Senators Graham and Johnson Confirm What We’ve Suspected All Along
At a Senate Judiciary Committee meeting today, Senator Lindsey Graham admitted that by blocking anyone nominated by President Obama to fill the late Justice Scalia’s seat on the Supreme Court, Republicans “are setting a precedent here today.” Senator Graham elaborated, “We’re headed to changing the rules, probably in a permanent fashion.”
Yesterday, Senator Ron Johnson said in an interview that that if a Republican were president, he and his colleagues would be more “accommodating” with regard to a Supreme Court vacancy in a Presidential election year. “Generally, and this is the way it works out politically, if you’re replacing, if a conservative president’s replacing a conservative justice, there’s a little more accommodation to it.”

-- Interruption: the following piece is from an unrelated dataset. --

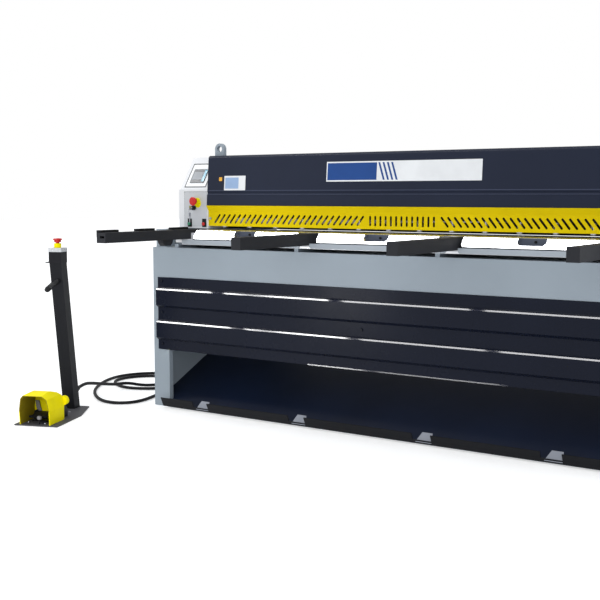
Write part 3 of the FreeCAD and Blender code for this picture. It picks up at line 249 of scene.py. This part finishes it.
# Cable from the console to the machine, through the same points as its solid
cable = {
    "diameter": 0.016,
    "rib": 0.0019,
    "ribDepth": 0.0007,
    "sides": 14,
    "start": (-263.2, -249.0, 89.7),
    "end": (-24.0, 520.0, 100.0),
    "route": [
        (-288, -184.4, 100.5), (-324, -88, 84), (-364, 30, 58), (-398, 140, 36), (-402, 236, 30),
        (-370, 308, 9), (-318, 360, 8.3), (-296, 430, 8.3), (-310, 508, 8.3), (-362, 566, 8.3),
        (-440, 586, 8.3), (-522, 562, 8.3), (-586, 484, 8.3), (-603, 400, 8.3), (-577, 325, 8.3),
        (-521, 268, 8.3), (-455, 233, 8.3), (-388, 217, 8.3), (-316, 236, 8.3), (-246, 282, 8.3),
        (-220, 360, 8.3), (-228, 450, 8.3), (-258, 548, 8.3), (-322, 640, 8.3), (-428, 690, 8.3),
        (-545, 657, 8.3), (-634, 572, 8.3), (-667, 460, 8.3), (-643, 343, 8.3), (-583, 222, 8.3),
        (-503, 104, 8.3), (-411, 6, 8.3), (-311, -71, 8.3), (-228, -112, 8.3), (-150, -110, 8.3),
        (-98, -62, 8.3), (-90, 14, 8.3), (-110, 98, 8.3), (-134, 180, 8.3), (-152, 262, 8.6),
        (-167, 345, 20), (-176, 432, 50), (-146, 488, 80), (-90, 520, 100),
    ],
}
route = [place(*point) for point in [cable["start"], *cable["route"], cable["end"]]]
cableCurve = bpy.data.curves.new("cableLine", "CURVE")
cableCurve.dimensions = "3D"
cableCurve.resolution_u = 16
spline = cableCurve.splines.new("NURBS")
spline.points.add(len(route) - 1)
for control, point in zip(spline.points, route):
    control.co = (*point, 1.0)
spline.order_u = 3
spline.use_endpoint_u = True
cableLine = bpy.data.objects.new("cableLine", cableCurve)
bpy.context.scene.collection.objects.link(cableLine)
lineMesh = evaluated(cableLine)
cablePath = [vertex.co.copy() for vertex in lineMesh.vertices]


def nodeTree(name, inputs):
    # a modifier tree with a geometry input and output and the named inputs after them
    tree = bpy.data.node_groups.new(name, "GeometryNodeTree")
    tree.interface.new_socket("Geometry", in_out="INPUT", socket_type="NodeSocketGeometry")
    tree.interface.new_socket("Geometry", in_out="OUTPUT", socket_type="NodeSocketGeometry")
    for label, kind in inputs.items():
        tree.interface.new_socket(label, in_out="INPUT", socket_type=kind)
    return tree, addNode(tree, "NodeGroupInput").outputs, addNode(tree, "NodeGroupOutput")


def applied(source, tree, values, name):
    # set the inputs by identifier, evaluate once and keep the plain mesh
    modifier = source.modifiers.new(tree.name, "NODES")
    modifier.node_group = tree
    for item in tree.interface.items_tree:
        if item.item_type == "SOCKET" and item.in_out == "INPUT" and item.name in values:
            modifier[item.identifier] = values[item.name]
    mesh = evaluated(source)
    mesh.name = name
    made = bpy.data.objects.new(name, mesh)
    bpy.context.scene.collection.objects.link(made)
    source.modifiers.clear()
    bpy.data.objects.remove(source)
    return made


# Corrugated conduit: every second ring of the sweep is sunk by the depth of a rib
ribTree, given, result = nodeTree("conduitRibs", {
    "Rib": "NodeSocketFloat", "Radius": "NodeSocketFloat", "Depth": "NodeSocketFloat",
    "Sides": "NodeSocketInt", "Material": "NodeSocketMaterial"})
resample = addNode(ribTree, "GeometryNodeResampleCurve", {
    "Curve": given["Geometry"], "Length": given["Rib"]}, mode="LENGTH")
everySecond = mathNode(ribTree, "MODULO", addNode(ribTree, "GeometryNodeInputIndex").outputs[0], 2.0)
sunk = mathNode(ribTree, "MULTIPLY", everySecond, given["Depth"])
profile = addNode(ribTree, "GeometryNodeCurvePrimitiveCircle", {"Radius": 1.0, "Resolution": given["Sides"]})
sweep = addNode(ribTree, "GeometryNodeCurveToMesh", {
    "Curve": resample.outputs["Curve"], "Profile Curve": profile.outputs["Curve"], "Fill Caps": True,
    "Scale": mathNode(ribTree, "SUBTRACT", given["Radius"], sunk)})
real = addNode(ribTree, "GeometryNodeRealizeInstances", {"Geometry": sweep.outputs["Mesh"]})
coloured = addNode(ribTree, "GeometryNodeSetMaterial", {
    "Geometry": real.outputs["Geometry"], "Material": given["Material"]})
feed(ribTree, result, {"Geometry": coloured.outputs["Geometry"]})
conduit = applied(cableLine, ribTree, {
    "Rib": cable["rib"], "Radius": cable["diameter"] / 2, "Depth": cable["ribDepth"], "Sides": cable["sides"],
    "Material": finishes["cable_sheath"]}, "conduit")
for polygon in conduit.data.polygons:
    polygon.use_smooth = True
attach(conduit, "machine")
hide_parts("console_cable")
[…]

There’s really no other way to interpret these statements than as admissions that Republican Senators are ignoring history and precedent to say that the Senate doesn’t provide advice and consent on Supreme Court nominees in a Presidential election year — and are playing politics with a vacancy on the highest court in the land. Dang.
Instead of changing the rules or twisting themselves into partisan knots, might I suggest that Republican senators take the tack of honoring history, tradition, the Constitution and the judicial branch and #DoYourJob when President Obama announces a nominee.